The most notable crisis of 2008, of course, has been the financial crisis. The liberals have spun the situation to convince people that it happened because of free-market principles and policies. But nothing farther from the truth could be said. This financial earthquake was the predictable result of many years of socialistic programs that were not only constitutionally but also economically unsound! The saga of Fannie and Freddie actually began in the New Deal, worsened with the Great Society, and developed under Carter and Clinton. The impending disaster was predicted by conservative economists back in the ‘90s and addressed in Congress under George W. Bush, but the warnings were not heeded by liberal lawmakers who wanted to guarantee homeownership to the voting poor. These facts are documented and cannot be denied. The collapse of our financial house-of-cards provides proof that liberal-instigated socialism doesn’t work. Socialism has caused the economic decline of many once-strong nations. It is a flawed theory based on false principles, and it always eventually fails. In 2008, we have the evidence we need to prove that liberalism doesn’t work. It ought to be a conservative year!
This year brought us the worst results so far of our dependence on foreign oil. The rising price of oil drove up the prices of gasoline and other fuels, and these drove up the cost of almost everything else. The liberal answer to this crisis has been the foolish old appeal to conserve and to try other kinds of fuel. Americans have been scolded, as they were in the Carter years, for living too high and using too much, and are told to live simpler, more frugal lives. While admonitions to scrimp and conserve may be worthwhile in some ways, they do not begin to point the way to energy independence. The truth is that the oil crisis was caused by liberal policies, and not by the depletion or overuse of oil. Unnecessary and excessive federal restrictions on oil exploration and drilling in our own country caused the crisis! When environmental regulations made buying oil from the Middle East more economical for the oil companies than extracting it from our own ground, the stage was set for our current problem. Liberals object to the easing of these restrictions with the argument that the benefits of new drilling will not be realized for perhaps a decade, but this argument opens the door for conservatives to cry that these steps should have been taken ten years ago! The consequences of liberalism are what plague us in 2008, and it should be a conservative year.
It would not be hard to argue that the War on Terror (along with the wars in Iraq and Afghanistan) resulted from liberal policies. The backward and antiquated ideas of Islamic extremism would never have had an impact on most of the world, and certainly not on the United States, had not the sheiks of Arabia been enriched by the oil-trade generated by our unwise environmental policies. In this way, Osama bin Laden and 9/11 can be blamed on liberalism.

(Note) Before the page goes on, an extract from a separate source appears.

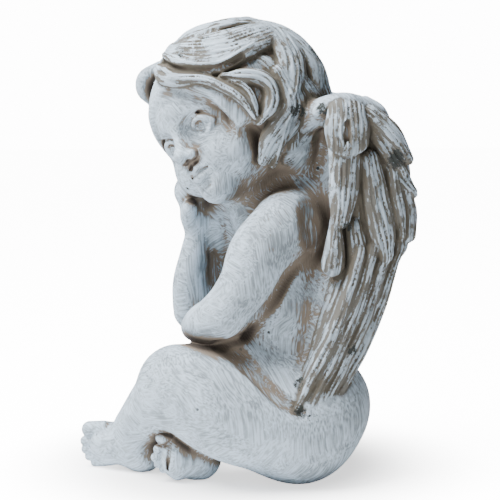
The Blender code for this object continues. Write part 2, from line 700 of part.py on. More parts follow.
def build_cherub():
    """The figurine as one named object, standing on z = 0 over the origin."""
    clay = shape_figure()
    lump = clay.lump()
    mesh = evaluated_mesh(lump)
    bpy.data.objects.remove(lump)
    clear_islands(mesh)
    clay.fit(mesh)
    mesh = thinned(mesh)
    cut_seat(mesh)
    settle(mesh)
    mesh.materials.append(whitewash())
    mesh.shade_smooth()
    cherub = bpy.data.objects.new("cherub", mesh)
    bpy.context.collection.objects.link(cherub)
    return cherub


def settle(mesh):
    """Centre the figure over the origin on z = 0 and bring it to its real height."""
    corners = np.empty(len(mesh.vertices) * 3)
    mesh.vertices.foreach_get("co", corners)
    corners = corners.reshape(-1, 3)
    low, high = corners.min(axis=0), corners.max(axis=0)
    middle = (low + high) / 2.0
    size = HEIGHT / (high[2] - low[2])
    mesh.transform(Matrix.Scale(size, 4) @ Matrix.Translation((-middle[0], -middle[1], -low[2])))


for leftover in list(bpy.data.objects):
    bpy.data.objects.remove(leftover)
build_cherub()
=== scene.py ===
"""Looks of the seated cherub figurine: the finely carved casting, its worn whitewash and a plain studio.

The casting is modelled as clay: masses pressed together and hollows pressed in, each with a signed
distance. All lengths of the clay are shares of the figure's height, in units of one 210th of it, which is
close to a millimetre. The figure faces -Y and its left side is +X. Sizes of what comes in pairs are given
for the left side.
"""
import logging
import math
from abc import ABC, abstractmethod
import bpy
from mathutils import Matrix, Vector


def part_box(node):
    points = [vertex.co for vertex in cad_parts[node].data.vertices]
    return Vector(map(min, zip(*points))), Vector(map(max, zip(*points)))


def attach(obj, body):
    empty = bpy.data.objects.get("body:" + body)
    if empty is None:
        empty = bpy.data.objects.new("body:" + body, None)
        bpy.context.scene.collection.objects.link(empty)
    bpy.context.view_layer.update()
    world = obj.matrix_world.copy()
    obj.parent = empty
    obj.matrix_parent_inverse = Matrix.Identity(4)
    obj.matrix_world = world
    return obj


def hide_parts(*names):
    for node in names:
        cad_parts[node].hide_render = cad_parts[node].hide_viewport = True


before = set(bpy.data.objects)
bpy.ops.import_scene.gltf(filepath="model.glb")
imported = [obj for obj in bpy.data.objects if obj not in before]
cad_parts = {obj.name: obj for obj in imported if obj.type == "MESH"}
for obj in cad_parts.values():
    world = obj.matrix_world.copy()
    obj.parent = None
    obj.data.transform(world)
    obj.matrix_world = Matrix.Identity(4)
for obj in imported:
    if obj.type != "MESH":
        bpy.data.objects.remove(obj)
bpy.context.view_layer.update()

from concurrent.futures import ThreadPoolExecutor
from dataclasses import dataclass, field
from enum import Enum
from typing import Callable, Sequence

import bmesh
import bpy
import numpy as np
from mathutils import Euler, Matrix, Vector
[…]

Then there is the radicalism of Rev. Jeremiah Wright. We noticed that the pastor seemed outraged by the criticism was leveled at his sermons and remarks, insisting that his Black Liberation Theology is a respectable point of view among the theologically-correct. Much more than ammunition for Republican attacks on Senator Obama, the Jeremiah Wright controversy represented one of the most revealing exposures of America’s Religious Left to date. This man’s theological persuasion is indeed respectable in liberal church circles, such as the National and World Councils of Churches. Millions of people are members of such churches without knowing the political doctrines their preachers were taught in seminary. Wright’s church is part of a mainline denomination, not a lunatic-fringe cult. The leadership of the United Church of Christ still defends his sermons and beliefs. For the first time in years, the people got a chance to see just how far to the left their churches have gone. The Religious Left has had a profound influence on the nation’s political and cultural direction for more than seventy years, but most church members never noticed. The “social gospel” of the big denominational bodies and their cooperative councils has always lobbied for socialism, and also treated several forms of Christianized Marxism with surprising respect. The image and voice of Rev. Wright could have set religious liberalism back many years. Even religiously, this should have been a conservative year.
But nobody thinks that 2008 will be the year of conquest for American conservatism. It should have been and could have been, except for one problem. The networks and associations to which political, cultural, and religious conservatives in this country have connected themselves endured the year under extremely weak leadership. The conservatism of the president is weak. The conservatism of the Republican presidential nominee has been weak, vacillating, and compromised. Conservatives in power have been so deeply committed to their own liberal agendas that their voices were muffled or silent when they should have been raised loud and clear.
Early in the year, conservative Republicans were having trouble getting excited about any of the candidates that were seeking their party’s nomination to be president. Then, at the last minute, Governor Palin came out of nowhere saying what so many wanted somebody to say for so long, and the party’s base went wild! Unfortunately for the causes of freedom and sound thinking, the leaders conservatives were following dropped the ball this year. They should have traced the blame for the crises to their true cause: socialistic “liberalism.” They should have exposed the establishment power-brokers for the radicals they were shown to be this year. They should have stood up against the huge expansion of federal power that was imposed on the country by both parties as the election drew near. There was an amazing opportunity for the nation to be brought again to the proven principles on which she was established, the principles called “conservatism,” but those who could have used that opportunity simply haven’t done it. May we recognize before it’s too late that 2008 was a conservative year, and even if the cause of truth suffers defeat before the year is gone, may the meaning of the events of the year be taught with clarity next year so that the people might eventually right the wrongs that are being done.
“Yea, truth faileth; and he that departeth from evil maketh himself a prey: and the LORD saw it, and it displeased him that there was no judgment.”